## Given material

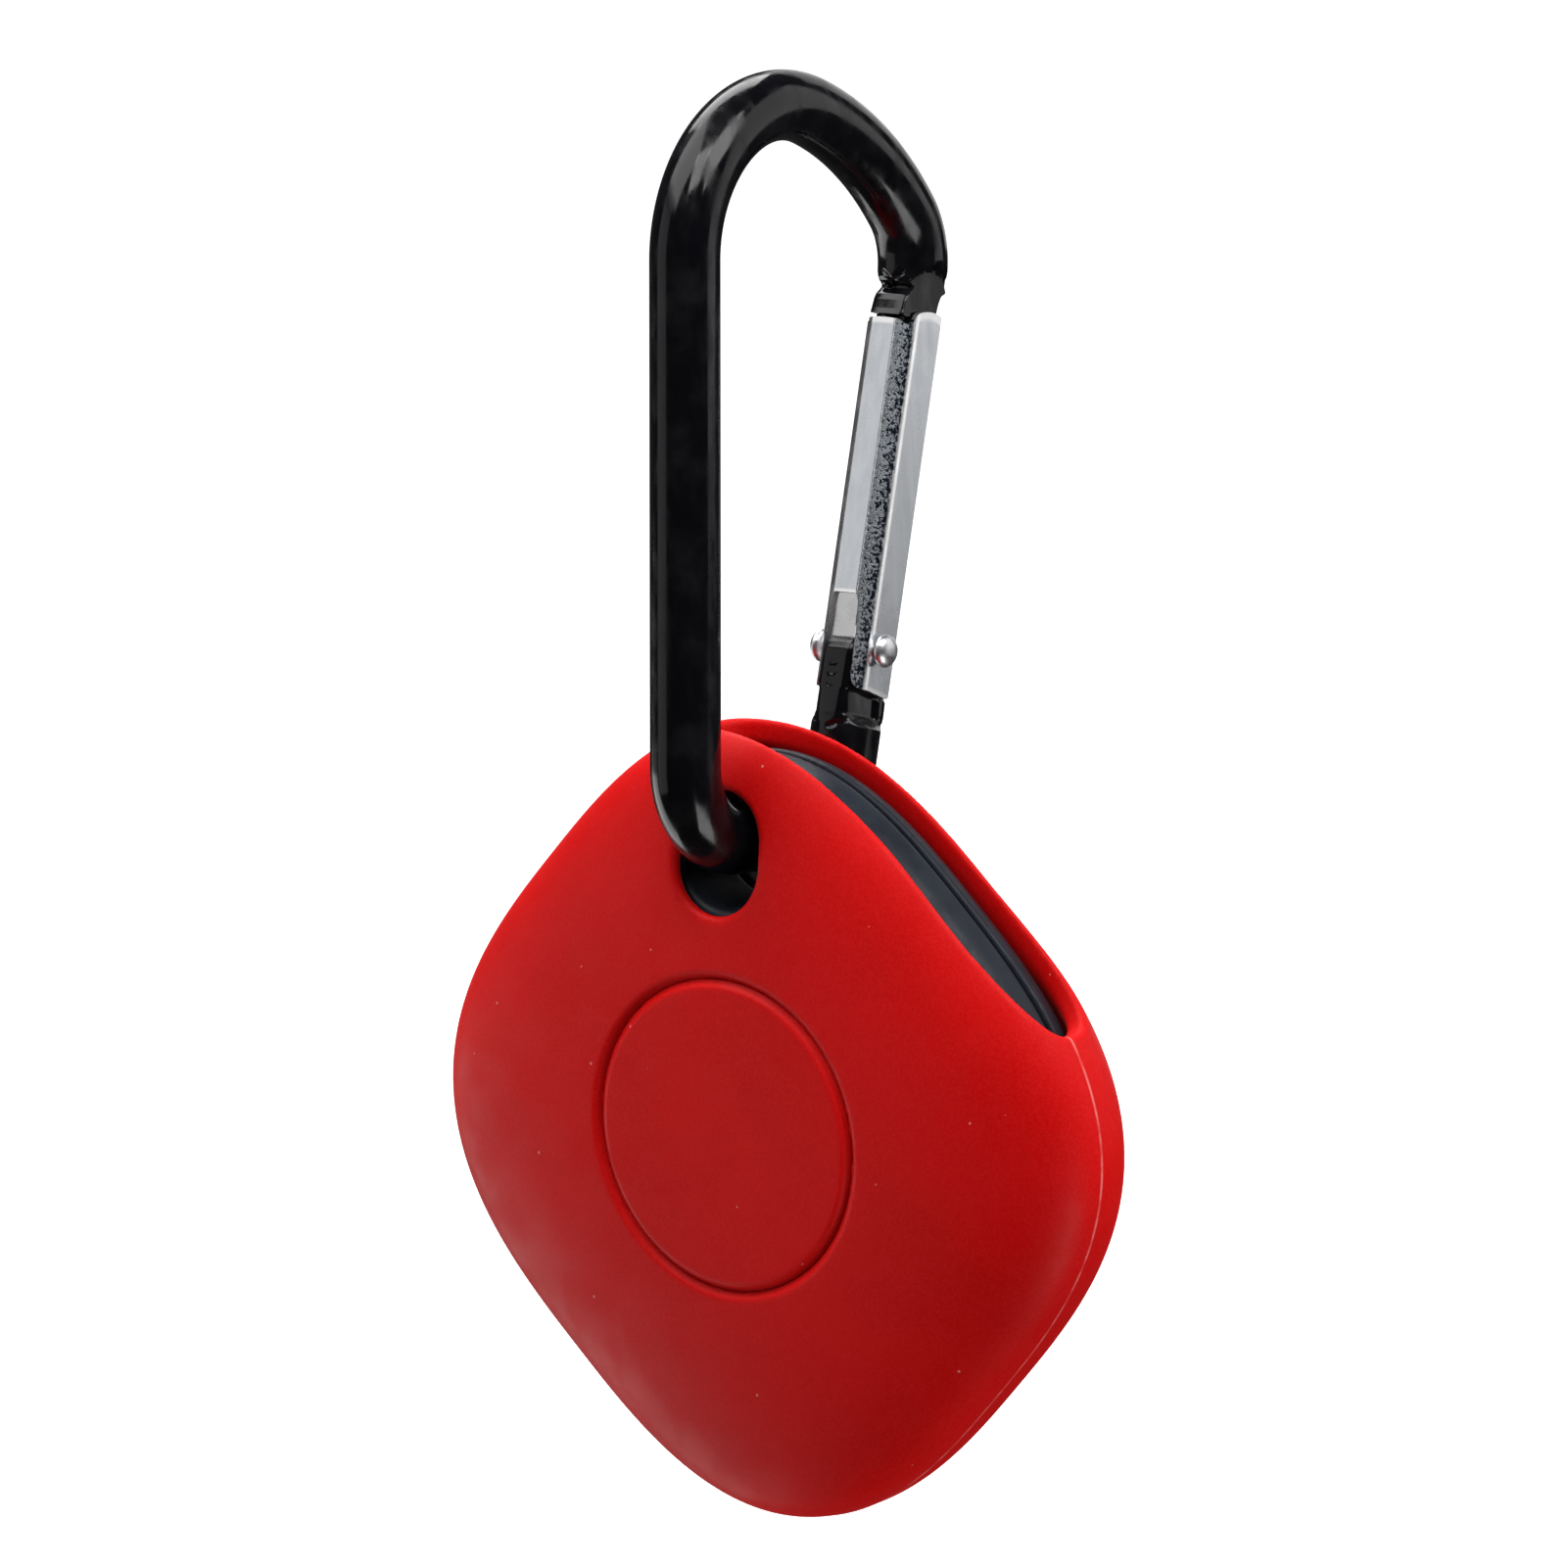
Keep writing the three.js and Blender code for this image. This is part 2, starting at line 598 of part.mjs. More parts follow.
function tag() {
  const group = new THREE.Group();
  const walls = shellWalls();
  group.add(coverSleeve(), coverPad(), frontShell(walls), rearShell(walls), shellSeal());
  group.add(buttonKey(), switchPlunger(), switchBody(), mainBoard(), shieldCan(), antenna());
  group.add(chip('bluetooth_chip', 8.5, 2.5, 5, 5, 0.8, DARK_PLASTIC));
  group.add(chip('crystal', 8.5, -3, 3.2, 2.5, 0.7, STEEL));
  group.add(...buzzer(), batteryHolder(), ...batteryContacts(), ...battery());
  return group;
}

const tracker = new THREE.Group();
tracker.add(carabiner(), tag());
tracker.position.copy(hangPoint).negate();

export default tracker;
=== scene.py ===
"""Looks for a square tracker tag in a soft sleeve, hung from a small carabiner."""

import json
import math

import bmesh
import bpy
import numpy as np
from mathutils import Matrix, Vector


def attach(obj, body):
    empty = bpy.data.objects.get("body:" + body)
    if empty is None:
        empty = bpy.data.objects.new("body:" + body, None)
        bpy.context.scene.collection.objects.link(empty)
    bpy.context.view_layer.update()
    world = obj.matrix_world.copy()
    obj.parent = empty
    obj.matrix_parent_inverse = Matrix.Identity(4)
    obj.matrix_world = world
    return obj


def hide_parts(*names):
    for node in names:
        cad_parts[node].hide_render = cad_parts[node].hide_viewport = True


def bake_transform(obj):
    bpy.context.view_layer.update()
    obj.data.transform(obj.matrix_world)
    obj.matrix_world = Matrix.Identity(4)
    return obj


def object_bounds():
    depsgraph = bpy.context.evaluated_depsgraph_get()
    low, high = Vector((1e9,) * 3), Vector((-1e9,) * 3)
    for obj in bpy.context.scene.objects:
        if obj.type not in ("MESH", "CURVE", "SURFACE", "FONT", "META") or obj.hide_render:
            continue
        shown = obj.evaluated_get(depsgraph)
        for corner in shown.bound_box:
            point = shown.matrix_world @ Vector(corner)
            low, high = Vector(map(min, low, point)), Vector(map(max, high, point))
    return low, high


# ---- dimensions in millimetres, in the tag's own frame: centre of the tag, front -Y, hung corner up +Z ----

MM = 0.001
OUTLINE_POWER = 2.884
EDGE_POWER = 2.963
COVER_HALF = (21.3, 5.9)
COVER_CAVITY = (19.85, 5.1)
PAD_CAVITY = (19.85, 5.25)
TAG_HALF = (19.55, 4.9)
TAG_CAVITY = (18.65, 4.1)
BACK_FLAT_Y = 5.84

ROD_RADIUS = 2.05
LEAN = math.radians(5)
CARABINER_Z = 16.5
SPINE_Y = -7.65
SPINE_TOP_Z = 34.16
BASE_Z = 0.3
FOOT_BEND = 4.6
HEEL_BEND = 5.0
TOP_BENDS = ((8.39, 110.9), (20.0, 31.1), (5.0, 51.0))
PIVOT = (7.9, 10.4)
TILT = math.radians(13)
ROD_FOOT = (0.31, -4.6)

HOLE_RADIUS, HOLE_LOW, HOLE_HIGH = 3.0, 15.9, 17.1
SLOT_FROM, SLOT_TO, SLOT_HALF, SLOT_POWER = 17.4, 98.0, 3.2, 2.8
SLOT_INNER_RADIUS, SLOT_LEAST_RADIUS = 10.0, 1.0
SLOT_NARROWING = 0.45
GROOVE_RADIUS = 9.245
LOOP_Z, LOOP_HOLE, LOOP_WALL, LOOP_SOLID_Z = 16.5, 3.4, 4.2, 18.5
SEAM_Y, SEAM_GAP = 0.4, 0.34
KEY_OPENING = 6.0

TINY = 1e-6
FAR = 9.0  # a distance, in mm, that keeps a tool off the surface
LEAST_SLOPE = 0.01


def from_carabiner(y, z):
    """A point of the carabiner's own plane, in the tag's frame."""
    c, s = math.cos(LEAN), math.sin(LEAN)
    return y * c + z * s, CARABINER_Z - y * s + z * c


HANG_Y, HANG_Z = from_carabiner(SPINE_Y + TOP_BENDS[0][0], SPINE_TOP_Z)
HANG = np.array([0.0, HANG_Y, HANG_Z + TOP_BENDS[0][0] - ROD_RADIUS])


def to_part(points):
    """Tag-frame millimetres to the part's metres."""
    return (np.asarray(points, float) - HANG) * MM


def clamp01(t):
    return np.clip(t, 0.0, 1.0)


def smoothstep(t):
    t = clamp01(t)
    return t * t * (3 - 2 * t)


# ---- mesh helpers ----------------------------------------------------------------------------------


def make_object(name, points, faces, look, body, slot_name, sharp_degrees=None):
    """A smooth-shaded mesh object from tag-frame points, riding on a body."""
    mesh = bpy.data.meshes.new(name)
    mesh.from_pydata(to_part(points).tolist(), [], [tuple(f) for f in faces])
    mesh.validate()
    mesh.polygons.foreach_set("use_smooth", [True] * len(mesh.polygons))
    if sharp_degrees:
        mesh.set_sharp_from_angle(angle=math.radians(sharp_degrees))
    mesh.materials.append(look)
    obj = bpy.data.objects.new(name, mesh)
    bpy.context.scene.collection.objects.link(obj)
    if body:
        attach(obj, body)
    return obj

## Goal
Everything from the line containing "const tracker = new THREE.Group();" down to the line containing "obj.parent = empty" should be repeated exactly, with both end lines kept and no other lines added.

## Full solution
const tracker = new THREE.Group();
tracker.add(carabiner(), tag());
tracker.position.copy(hangPoint).negate();

export default tracker;
=== scene.py ===
"""Looks for a square tracker tag in a soft sleeve, hung from a small carabiner."""

import json
import math

import bmesh
import bpy
import numpy as np
from mathutils import Matrix, Vector


def attach(obj, body):
    empty = bpy.data.objects.get("body:" + body)
    if empty is None:
        empty = bpy.data.objects.new("body:" + body, None)
        bpy.context.scene.collection.objects.link(empty)
    bpy.context.view_layer.update()
    world = obj.matrix_world.copy()
    obj.parent = empty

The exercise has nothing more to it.